- **EXERCISE AIM**:
The listing below should be copied in full, word for word.

- **PROVIDED DATA**:
>> begin

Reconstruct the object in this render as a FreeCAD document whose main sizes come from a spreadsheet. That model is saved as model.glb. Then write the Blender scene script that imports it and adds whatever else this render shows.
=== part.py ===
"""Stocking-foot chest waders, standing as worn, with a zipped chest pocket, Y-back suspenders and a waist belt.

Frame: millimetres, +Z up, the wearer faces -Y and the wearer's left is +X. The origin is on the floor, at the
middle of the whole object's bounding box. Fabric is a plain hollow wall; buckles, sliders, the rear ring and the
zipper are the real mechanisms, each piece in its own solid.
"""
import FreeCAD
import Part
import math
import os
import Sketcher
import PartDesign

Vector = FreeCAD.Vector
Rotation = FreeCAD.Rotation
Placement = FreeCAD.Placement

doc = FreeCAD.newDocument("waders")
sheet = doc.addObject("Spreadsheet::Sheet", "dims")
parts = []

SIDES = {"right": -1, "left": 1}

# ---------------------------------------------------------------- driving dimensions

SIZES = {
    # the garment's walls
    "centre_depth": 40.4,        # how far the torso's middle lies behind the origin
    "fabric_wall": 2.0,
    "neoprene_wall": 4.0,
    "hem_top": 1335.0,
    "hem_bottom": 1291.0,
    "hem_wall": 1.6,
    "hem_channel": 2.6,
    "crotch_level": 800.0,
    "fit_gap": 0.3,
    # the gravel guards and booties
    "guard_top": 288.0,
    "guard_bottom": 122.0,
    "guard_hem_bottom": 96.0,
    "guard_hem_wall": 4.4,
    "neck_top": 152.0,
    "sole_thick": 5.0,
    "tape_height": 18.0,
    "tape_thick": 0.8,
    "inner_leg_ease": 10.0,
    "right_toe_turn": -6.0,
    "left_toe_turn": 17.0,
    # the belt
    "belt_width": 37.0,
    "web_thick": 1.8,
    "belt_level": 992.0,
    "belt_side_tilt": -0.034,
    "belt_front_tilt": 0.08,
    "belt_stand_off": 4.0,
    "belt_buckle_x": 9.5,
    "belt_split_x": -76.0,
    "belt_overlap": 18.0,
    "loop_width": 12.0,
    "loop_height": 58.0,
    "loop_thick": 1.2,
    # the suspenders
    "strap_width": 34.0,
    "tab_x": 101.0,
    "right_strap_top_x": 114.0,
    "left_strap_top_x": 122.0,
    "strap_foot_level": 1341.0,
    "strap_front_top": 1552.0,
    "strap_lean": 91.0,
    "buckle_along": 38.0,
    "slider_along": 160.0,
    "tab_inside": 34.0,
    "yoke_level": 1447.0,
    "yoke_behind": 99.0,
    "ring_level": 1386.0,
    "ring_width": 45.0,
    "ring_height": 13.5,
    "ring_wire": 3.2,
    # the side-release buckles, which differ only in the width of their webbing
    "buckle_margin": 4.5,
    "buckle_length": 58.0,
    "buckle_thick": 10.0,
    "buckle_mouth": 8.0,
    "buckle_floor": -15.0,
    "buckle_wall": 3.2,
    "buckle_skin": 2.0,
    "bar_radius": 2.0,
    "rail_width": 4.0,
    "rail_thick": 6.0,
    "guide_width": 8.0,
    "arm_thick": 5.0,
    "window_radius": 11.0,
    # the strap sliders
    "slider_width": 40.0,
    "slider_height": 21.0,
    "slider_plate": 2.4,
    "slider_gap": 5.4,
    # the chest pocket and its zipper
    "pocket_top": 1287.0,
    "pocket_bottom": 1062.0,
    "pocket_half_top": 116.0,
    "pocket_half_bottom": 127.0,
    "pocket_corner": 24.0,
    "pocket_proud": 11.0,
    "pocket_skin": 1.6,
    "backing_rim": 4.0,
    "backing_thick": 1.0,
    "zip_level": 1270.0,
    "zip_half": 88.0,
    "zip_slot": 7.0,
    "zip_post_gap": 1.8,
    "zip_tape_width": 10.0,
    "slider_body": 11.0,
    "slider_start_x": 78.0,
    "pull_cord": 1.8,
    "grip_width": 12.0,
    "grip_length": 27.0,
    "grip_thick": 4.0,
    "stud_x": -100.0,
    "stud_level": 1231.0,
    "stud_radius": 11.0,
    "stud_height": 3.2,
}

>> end

- **EXPECTED ANSWER**:
Reconstruct the object in this render as a FreeCAD document whose main sizes come from a spreadsheet. That model is saved as model.glb. Then write the Blender scene script that imports it and adds whatever else this render shows.
=== part.py ===
"""Stocking-foot chest waders, standing as worn, with a zipped chest pocket, Y-back suspenders and a waist belt.

Frame: millimetres, +Z up, the wearer faces -Y and the wearer's left is +X. The origin is on the floor, at the
middle of the whole object's bounding box. Fabric is a plain hollow wall; buckles, sliders, the rear ring and the
zipper are the real mechanisms, each piece in its own solid.
"""
import FreeCAD
import Part
import math
import os
import Sketcher
import PartDesign

Vector = FreeCAD.Vector
Rotation = FreeCAD.Rotation
Placement = FreeCAD.Placement

doc = FreeCAD.newDocument("waders")
sheet = doc.addObject("Spreadsheet::Sheet", "dims")
parts = []

SIDES = {"right": -1, "left": 1}

# ---------------------------------------------------------------- driving dimensions

SIZES = {
    # the garment's walls
    "centre_depth": 40.4,        # how far the torso's middle lies behind the origin
    "fabric_wall": 2.0,
    "neoprene_wall": 4.0,
    "hem_top": 1335.0,
    "hem_bottom": 1291.0,
    "hem_wall": 1.6,
    "hem_channel": 2.6,
    "crotch_level": 800.0,
    "fit_gap": 0.3,
    # the gravel guards and booties
    "guard_top": 288.0,
    "guard_bottom": 122.0,
    "guard_hem_bottom": 96.0,
    "guard_hem_wall": 4.4,
    "neck_top": 152.0,
    "sole_thick": 5.0,
    "tape_height": 18.0,
    "tape_thick": 0.8,
    "inner_leg_ease": 10.0,
    "right_toe_turn": -6.0,
    "left_toe_turn": 17.0,
    # the belt
    "belt_width": 37.0,
    "web_thick": 1.8,
    "belt_level": 992.0,
    "belt_side_tilt": -0.034,
    "belt_front_tilt": 0.08,
    "belt_stand_off": 4.0,
    "belt_buckle_x": 9.5,
    "belt_split_x": -76.0,
    "belt_overlap": 18.0,
    "loop_width": 12.0,
    "loop_height": 58.0,
    "loop_thick": 1.2,
    # the suspenders
    "strap_width": 34.0,
    "tab_x": 101.0,
    "right_strap_top_x": 114.0,
    "left_strap_top_x": 122.0,
    "strap_foot_level": 1341.0,
    "strap_front_top": 1552.0,
    "strap_lean": 91.0,
    "buckle_along": 38.0,
    "slider_along": 160.0,
    "tab_inside": 34.0,
    "yoke_level": 1447.0,
    "yoke_behind": 99.0,
    "ring_level": 1386.0,
    "ring_width": 45.0,
    "ring_height": 13.5,
    "ring_wire": 3.2,
    # the side-release buckles, which differ only in the width of their webbing
    "buckle_margin": 4.5,
    "buckle_length": 58.0,
    "buckle_thick": 10.0,
    "buckle_mouth": 8.0,
    "buckle_floor": -15.0,
    "buckle_wall": 3.2,
    "buckle_skin": 2.0,
    "bar_radius": 2.0,
    "rail_width": 4.0,
    "rail_thick": 6.0,
    "guide_width": 8.0,
    "arm_thick": 5.0,
    "window_radius": 11.0,
    # the strap sliders
    "slider_width": 40.0,
    "slider_height": 21.0,
    "slider_plate": 2.4,
    "slider_gap": 5.4,
    # the chest pocket and its zipper
    "pocket_top": 1287.0,
    "pocket_bottom": 1062.0,
    "pocket_half_top": 116.0,
    "pocket_half_bottom": 127.0,
    "pocket_corner": 24.0,
    "pocket_proud": 11.0,
    "pocket_skin": 1.6,
    "backing_rim": 4.0,
    "backing_thick": 1.0,
    "zip_level": 1270.0,
    "zip_half": 88.0,
    "zip_slot": 7.0,
    "zip_post_gap": 1.8,
    "zip_tape_width": 10.0,
    "slider_body": 11.0,
    "slider_start_x": 78.0,
    "pull_cord": 1.8,
    "grip_width": 12.0,
    "grip_length": 27.0,
    "grip_thick": 4.0,
    "stud_x": -100.0,
    "stud_level": 1231.0,
    "stud_radius": 11.0,
    "stud_height": 3.2,
}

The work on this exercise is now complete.